Microsoft threat researchers are tracking an increased rise in consent phishing attacks that exploit OAuth request links. The threat actors are attempting to lure targets into providing permission to attacker-owned apps and eventually, sensitive information.
Current state of consent phishing attacks
These attacks exploit legitimate cloud service providers, such as Google, Microsoft, and Facebook, which use OAuth 2.0 authorization.
These attacks attempt to trick recipients into giving consent to attacker-owned apps. Consent phishing attacks differ from credential phishing in the sense that the user sign-in is done at a legit provider instead of a fake page.
The apps are configured to seem trustworthy.
Phishing attacks have become quite ubiquitous. Apart from consent phishing attacks, some stats on phishing attacks have come to the light.
In Q2 2021, Microsoft was the most imitated brand for phishing attacks at 45%. This was followed by DHL at 26% and Amazon at 11%.

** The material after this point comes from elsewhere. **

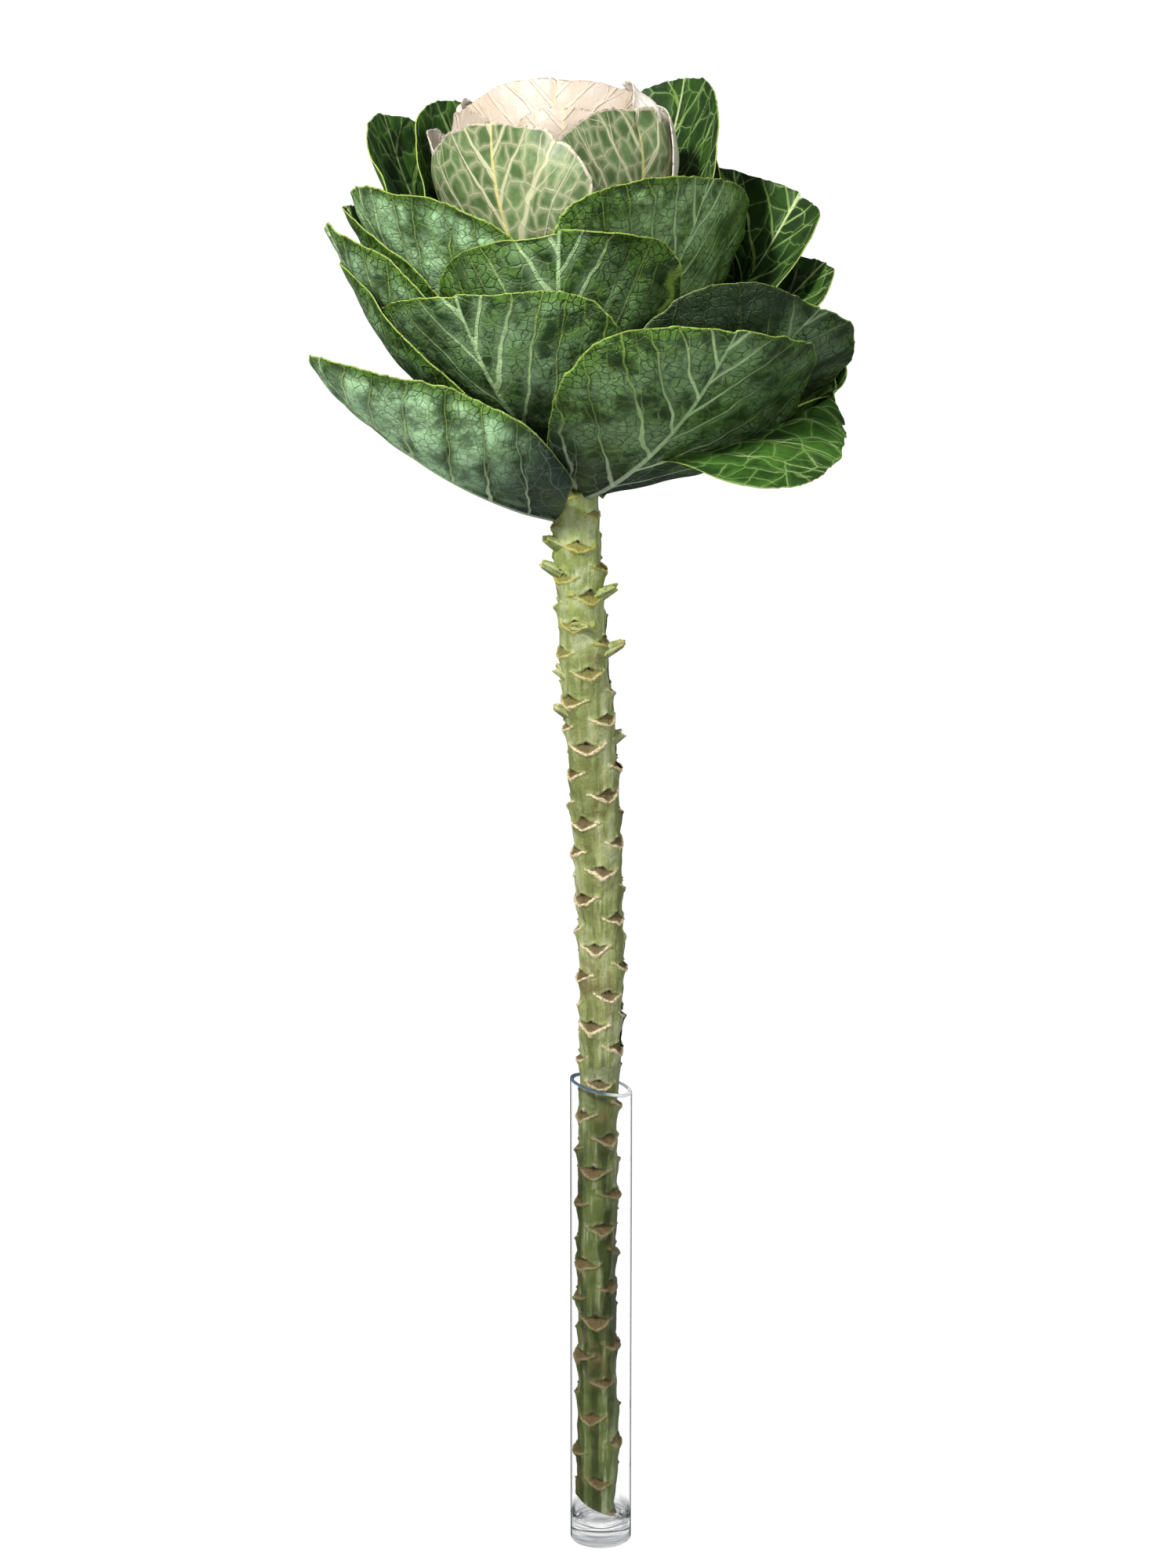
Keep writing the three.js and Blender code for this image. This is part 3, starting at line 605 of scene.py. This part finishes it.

The most likely target is the tech industry, followed by shipping and retail.
The bottom line
Security training plays a huge part in protecting organizations from cyber threats. Raising end-user awareness on consent phishing techniques should be a part of this training. Moreover, designing proactive app governance policies to keep a check on third-party app behavior is necessary for persistent and emerging threat scenarios.